Wanderings in Tasmanian Fields
or how I feel like going through the days and relationships without really appreciating them.
A month and a half ago, after my stay at Tiandi Wildife Sanctuary, I joined Tasmania to work again at Costa but this time in the raspberry harvest. Thanks to my transfer from Tumbarumba, I was able to get an assistant position directly. I still picked raspberries the first day to familiarize myself with the little pink fruit. My first week was spent in the Kilo team, supervised by Antonella and then Raul, two Italians, to learn the specificities of assistant and supervisor work on the farm. It was a very nice week where I juggled between different positions and sympathized with a lot of people. And I moved for the first time into a sharehouse in the center of Devonport which was very pleasant to live. I had the impression of rolling on a cloud, to accomplish satisfactorily everything I wanted.
The second week I became supervisor and everything changed. The big difference with Tumbarumba is that the teams are bigger here so they need 5 to 6 assistants plus the supervisor as well as the use of a laptop to record picker harvests. The work in Tumba was much more relaxed and as I soon realized it, much more pleasant and organized.

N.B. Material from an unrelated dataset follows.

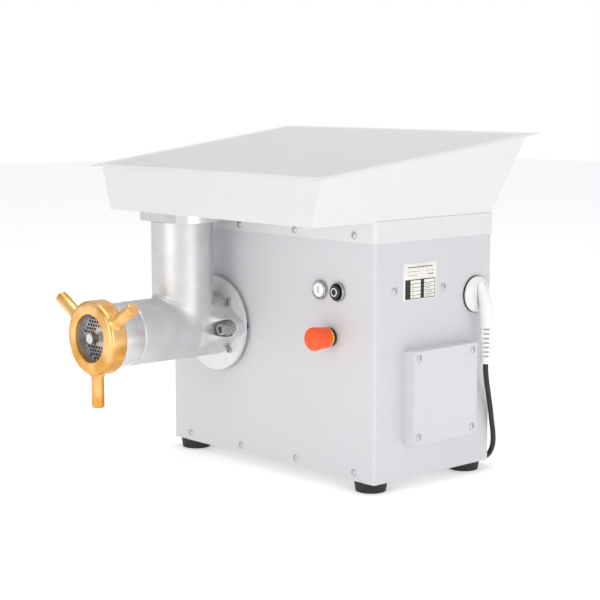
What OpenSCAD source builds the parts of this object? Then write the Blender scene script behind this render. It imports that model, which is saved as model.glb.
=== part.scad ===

I spent 5 weeks doing very long and tiring days, having to deal with a team of disrespectful managers and trying to do a good job while filling a ton of unnecessary paperwork every day. And during all this time I did not have the time and motivation to go explore Tasmania or really forged friendships with my roommates or backpackers in the fields. I went through the days without realizing it. I was there without been really there.
But despite this disappointing aspect, Costa Tasmania was not such a horrible experience. I continued to develop my experience as a supervisor and manage a team. I met two, three really interesting people with whom I exchanged a lot and signed up at the sports center five minutes from my house to go for training and gym classes every day. By mid-April, the harvest began to decrease and the hours were reduced. So I left Costa to work at Premium Fresh in the vegetable harvest. And then that’s it. From these (almost) two and a half months in Tasmania, I have the feeling of a vague memory. To have flown over all that. No great memories, very few photographs, missed relationships and a slight sense of failure.

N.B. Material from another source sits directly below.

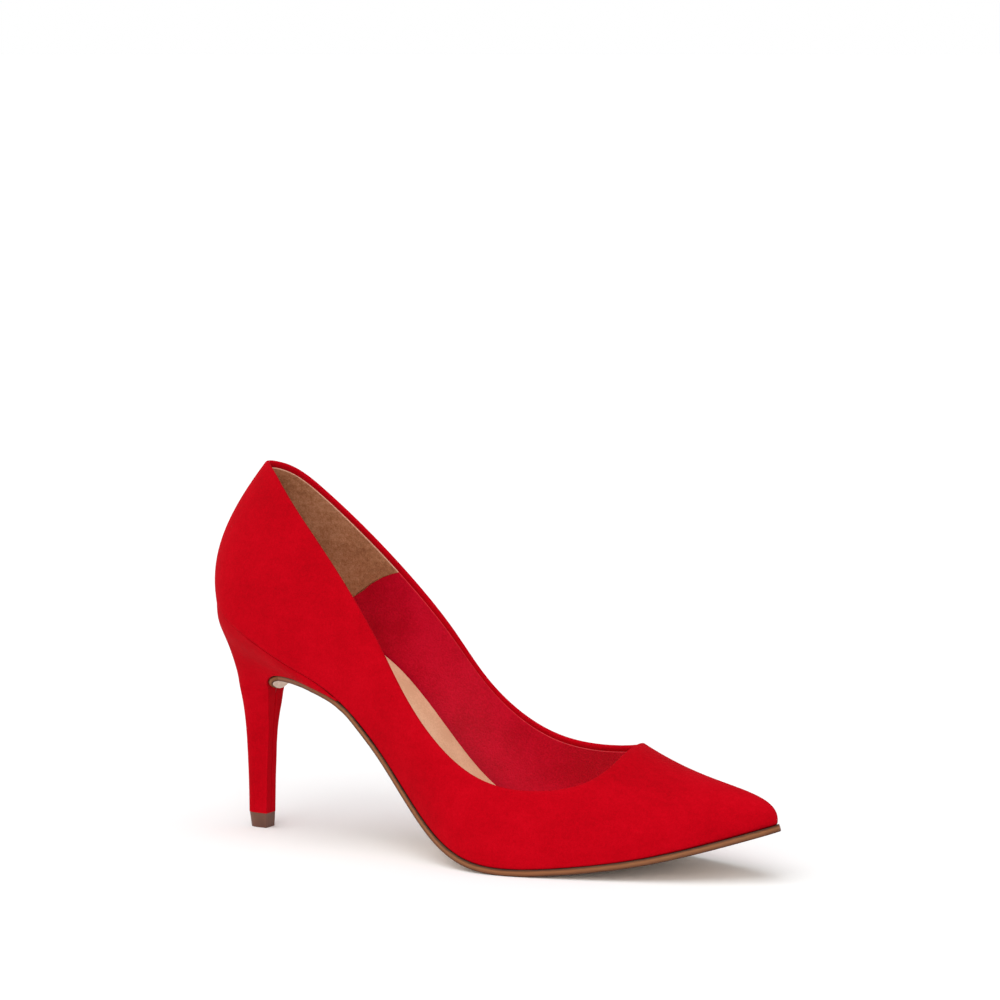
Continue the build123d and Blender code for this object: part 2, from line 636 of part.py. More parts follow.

I can not really understand why I feel this way. It’s quite strange because Tasmania, I like it a lot. And I love it more and more since I started two weeks ago exploring it during maydays off. There is something in the landscape that makes me feel good. That gives me the impression of being in the right place. This island, a mix of New Zealand and Australia, it is the environment I love. Mountainous, countryside, cold, beautiful. And the sunsets and sunrises are superb. I think I have never seen so many sunsets since I arrived in Tasmania. And then I feel creative again. I want to practice photography more and more. I want to surpass myself, to improve myself.
The days are becoming colder and the winter is getting closer. And with it, the snow and its white coat, the fields covered with frost and a pure light. Perfect photographic opportunities. So I decided to stay a little longer. I was thinking of leaving Tasmania in mid-May after spending a dozen days exploring it and then going on a ten-day meditation course, but I changed my plans. And the possibility to continue saving by working at Premium Fresh for about two more months made me decide to stay here.
It’s like a second chance. Two more months in front of me to fully enjoy Tasmania, to meet people, to open my eyes and to anchor me in reality.